Assessing Your Marketing Funnel With Qualified Traffic in Mind

Regardless of your current objectives, your site’s marketing funnel should be comprehensive if you want to be a serious competitor in your niche:

  • When seeking improved visibility on search engines, it’s important to prioritize satisfying searcher intent through high-quality, top-funnel content. While this won't always correlate with conversions, it will improve your authority and potentially generate traffic. 
  • It’s also important to create mid- and bottom-funnel articles with good keyword profiles to cover some low-conversion queries, as this will support higher-value keywords relevant to the smaller audience of qualified traffic.
  • Finally, you’ll want to have content that focuses on high-conversion queries centered on highly specific long-tail keywords. Ideally, this bottom-funnel content will drive conversions.

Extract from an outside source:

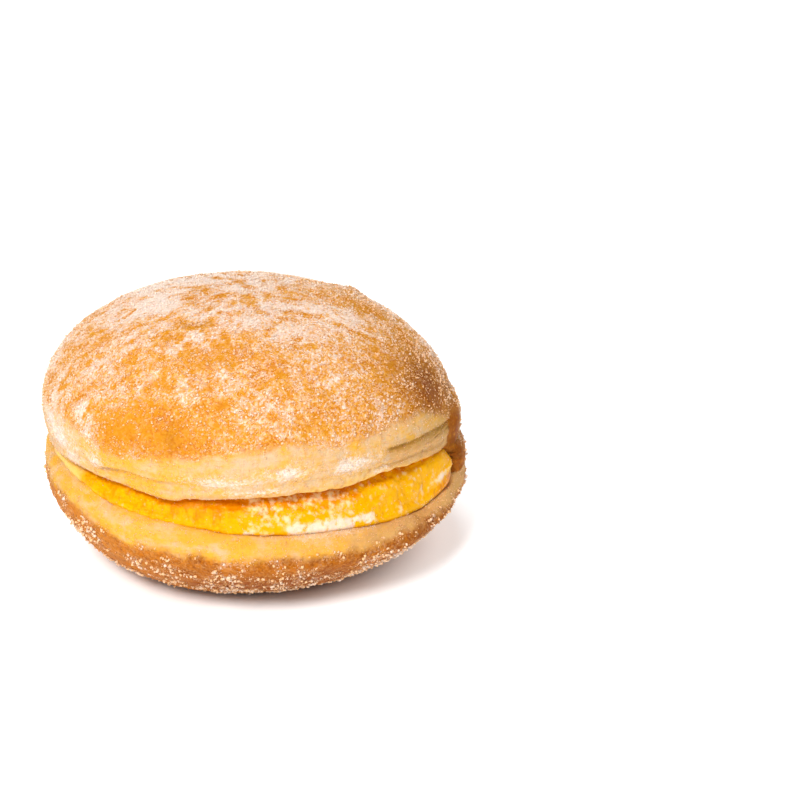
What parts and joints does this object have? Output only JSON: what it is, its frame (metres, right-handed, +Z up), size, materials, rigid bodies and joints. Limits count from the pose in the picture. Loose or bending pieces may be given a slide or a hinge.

The last of these is vital when it comes to qualifying your leads and improving your LTC conversion rate. People seeking specific products or services are most likely to use long-tail keywords when performing searches. Accordingly, organic search traffic for content focused on long-tail keywords has substantially higher conversion rates than content focused on broader short-tail keywords. 

You can also guide current leads to long-tail keyword-focused content to qualify them and drive further sales. Creating a marketing and internal linking strategy that guides visitors to increasingly specific content and product/service pages is an effective method of converting new visitors into leads, then converting leads into customers.